At the heart of North and Thomas' argument is a simple but elegant thesis: first, "efficient economic organization is the key to growth"; and second, "the development of an efficient economic organization in Western Europe accounts for the rise of the West" (1). In the high middle ages, Europe lacked efficiency in economic structure for a number of reasons. The scale of economic interaction was low, with most transactions occurring around local manors or occasional product fairs. Also, questions about political control were patchy and unsettled at best, depriving Europe of much of the stability needed to promote economic efficiency. Finally, populations were subject to periodic Malthusian checks, the most notable being the Black Death that decimated Europe in the 1300s.

Despite these obstacles, however, kernels of change occurred in the Europe of the late medieval period and would germinate into efficiency dividends that Europe would later reap. Population declines combined with a weakening of the manorial system created a rise in the value of labor and saw the eventual replacement of feudalism with a fee based system for labor. In addition, the reappearance of a monetary economy introduced the problem of revenue generation for European monarchs since money was needed to fund activities. Some European monarchs, such as the famous example of John I of England, had to grant certain rights to landholders in exchange for resources; these rights became the forerunners to modern property rights.
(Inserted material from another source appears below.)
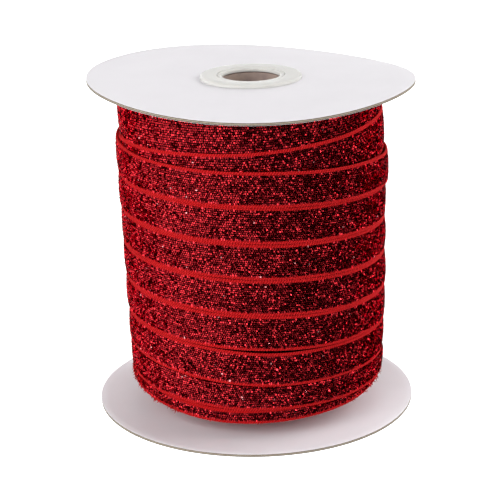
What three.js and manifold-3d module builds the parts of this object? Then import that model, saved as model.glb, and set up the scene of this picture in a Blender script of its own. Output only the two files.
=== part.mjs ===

Other monarchs, such as those in Spain, expropriated power from nobles and embarked on a statist course of development. The contrasting fates of England and Holland, on one hand, and France and Spain, on the other, would be used by North and Thomas to illustrate the importance of facilitating efficient economic exchange.

The argument of the book reaches its peak in the 1500-1800 period. During this era, Europe's population was on the upswing and several new commercial opportunities existed due to the discovery of the New World. However, not every European country could utilize these opportunities efficiently because different institutional incentives existed in different countries. In England and Holland, which had protections for individual property including patent rights and the rule of law, entrepreneurs took advantage of hospitable regulatory climates to innovate, knowing that they would be compensated for their innovations. In France and Spain, where individual protections were far and far in between, innovations occurred at far slower rates and were accompanied by exploitative governmental policies, leading to much less efficient economic outcomes. The story of European dominance, as North and Thomas have framed it, is one of using institutional engineering to incentivize innovation. Europe's states (to varying degrees of success) found ways to protect individual effort and wealth, resulting in a leap in productivity. Technological prowess and later, world conquest, were results of efficient economic organization, not causes of it.

North and Thomas present a case that is both compelling and provocative. But the book (like all pieces of scholarship) does leave questions unanswered. One question relates to sources. North and Thomas cover a huge amount of territory--a span of almost 600 years. It is difficult to theorize about such a large chunk of time without leaving details out of the picture. Indeed, the authors address this issue directly in the book, claiming that they are trying to sketch out general precepts rather than write a history of the medieval period. To me, their justification seems reasonably convincing.

However, the statistical methodologist within me questions the general validity of their findings. The story of property rights and individual protections leading to innovations and efficient economic organization reached its fruition in England and Holland. Yet this is a sample size of 2, meaning that there are several modes of development that were not addressed here. France, for example, was a laggard to England, as were other states (not yet created during the time-span analyzed by North and Thomas) such as Germany; however, by the 1900s, these states had "caught-up" in a developmental sense and posed a threat to English dominance. In the twentieth century, Japan and South Korea stand out as two countries that pursued statist avenues of development where property rights were ill-defined to the point where governments would cherry-pick corporations to be collaborative partners. Today, property rights are better protected in these countries but both experienced huge surges in growth before the advent of better legal protections.

North and Thomas could counter my criticism with a simple reply: "we do not care about countries that followed the English/Dutch lead. Following contains certain advantages for development a la Gerschenkron. Innovations had originated in other places and were expertly adopted by these latecomers. We seek to explain how these innovations originated, not how they were adopted." This is a fair response but even it does not acknowledge an important truth: certain types of social outlooks are required to facilitate innovation in the first place. In medieval Europe, where the Catholic Church was the only institution that had truly broad-ranging power, innovation that excluded a Christian worldview was discouraged, sometimes with huge disincentives (torture and death through inquisition, for example). The Church's monopoly on power had to be broken before incentives against innovations were relaxed and breaking Church power took political will. Common historical arguments about the causes of the Protestant Reformation center on the desire of North German princes to free themselves of the Roman yoke. However, moving away from proximate causes of the Protestant Reformation and moving to ultimate causes, we may be able to borrow the North and Thomas framework to ask a new question: was the Protestant Reformation (and other changes in cultural and religious orientation) a response to shifts in economic efficiency like those described in this book? Or to put the question more broadly, what is the relationship between culture and economic efficiency? Are some places predisposed to innovation for some number of reasons? And where do politics and political systems fit in? These kinds of questions may seem politically inappropriate but they are important, particularly since inequality remains so pervasive in our world.

On balance, The Rise of the Western World is a much needed rejoinder to conventional stories of history that place the beginning of time at the start of the industrial revolution. The message of the book is fundamentally democratic: if you fix institutions and incentivize effort, efficient economic outcomes will follow. This maxim is especially empowering since it suggests that many of the world's resource poor, corruption-plagued, and strife-ridden countries could begin to get off this path by implementing some basic changes. However, building institutions that facilitate efficient economic organization is a necessary but not sufficient condition for achieving prosperity. As the Russian transition to capitalism demonstrates, the hard part comes in changing beliefs and expectations and engendering "trust" in people to believe that they will be treated honestly and fairly. Future research should focus on how to build this trust.